• Compétitivité de la France et de l’Allemagne

    « Coût » du travail ou financiarisation : Qu’est-ce qui handicape vraiment l’industrie française ?

    Compétitivité de la France et de l’Allemagne : deux visions

     

    Santé

    Nasser 
Mansouri-Guilani, 
responsable des études économiques pour la CGT.Michel Didier, 
président de l’institut 
de conjoncture 
Coe-Rexecode.

    Le gouvernement et le Medef font l’apologie du modèle « virtueux » de compétitivité allemand. En s’appuyant sur l’étude récente 
sur la compétitivité en France et en Allemagne, de l’institut COE-Rexecode, proche du patronat, ministres et grands patrons y sont allés de leur 
couplet afin de montrer que la chute des exportations françaises était due majoritairement à un écart important des « coûts du travail » 
en France depuis 2000. Une analyse serrée des stratégies à l’œuvre de part et d’autre du Rhin montre que les choses ne sont pas si simple.
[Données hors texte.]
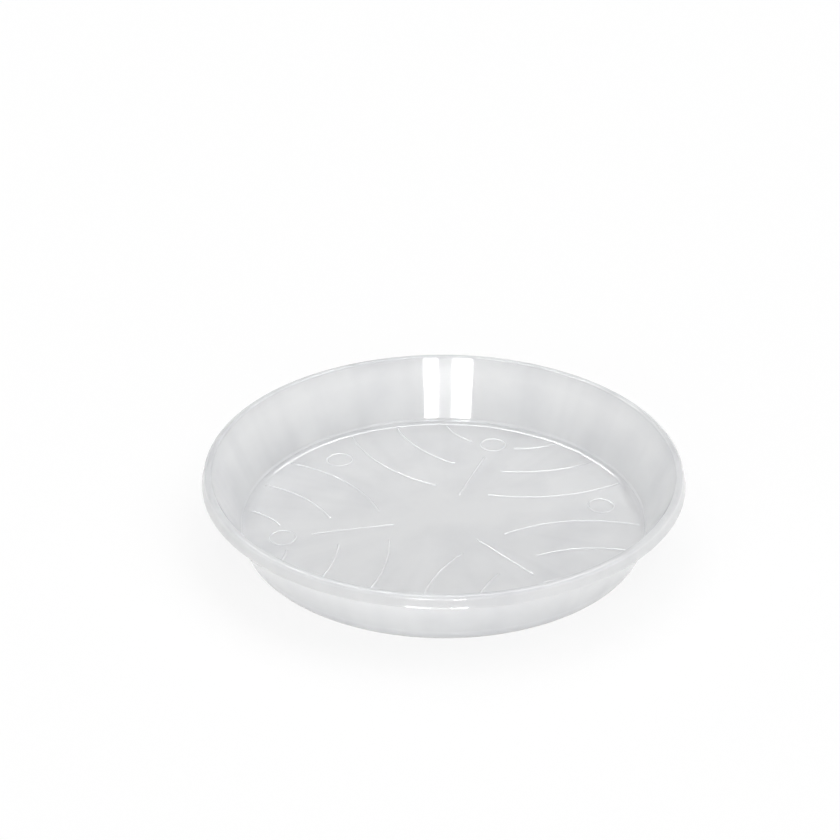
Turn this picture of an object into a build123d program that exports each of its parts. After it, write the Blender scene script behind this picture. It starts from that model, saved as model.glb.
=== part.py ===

    Votre rapport met en avant un écart 
de compétitivité dû principalement au coût du travail. Cette vision 
ne fait pas l’unanimité. N’est-elle 
pas réductrice compte tenu 
du nombre de facteurs qui entrent 
dans la notion de compétitivité ?

    Michel Didier. Sous cette forme la question est réductrice. Le message qui ressort est qu’effectivement nous perdons en compétitivité, tant sur les exportations que sur notre création de valeur ajoutée dans l’industrie en France, par rapport à l’Allemagne. C’est un fait. Le débat sur le niveau du coût de l’heure de travail n’est pas, à mes yeux, central. En revanche, la divergence d’évolution France-Allemagne l’est. Ce rapport n’est pas un rapport anti-coût du travail, c’est un rapport cherchant des bons mécanismes pour que, dans les entreprises, nous trouvions les bons arbitrages entre salaires, emploi et durée du travail pour mettre fin à la divergence industrielle France-Allemagne. À partir des années 2000, les Allemands ont mis en œuvre une politique de compétitivité qui a été dure, en réformant le marché du travail, avec des modérations salariales et des renégociations collectives, une politique qui a permis de revenir dans la compétitivité mondiale. La France a fait une politique inverse, en réduisant de façon centralisée la durée du travail, ce qui a plusieurs effets : perte de marchés, augmentation du coût de l’heure de travail et limitation du champ de la négociation dans l’entreprise. Nous avons eu des hausses de prix de nos produits supérieures aux Allemands avec une divergence du coût salarial, même si le salarié n’en a pas bénéficié.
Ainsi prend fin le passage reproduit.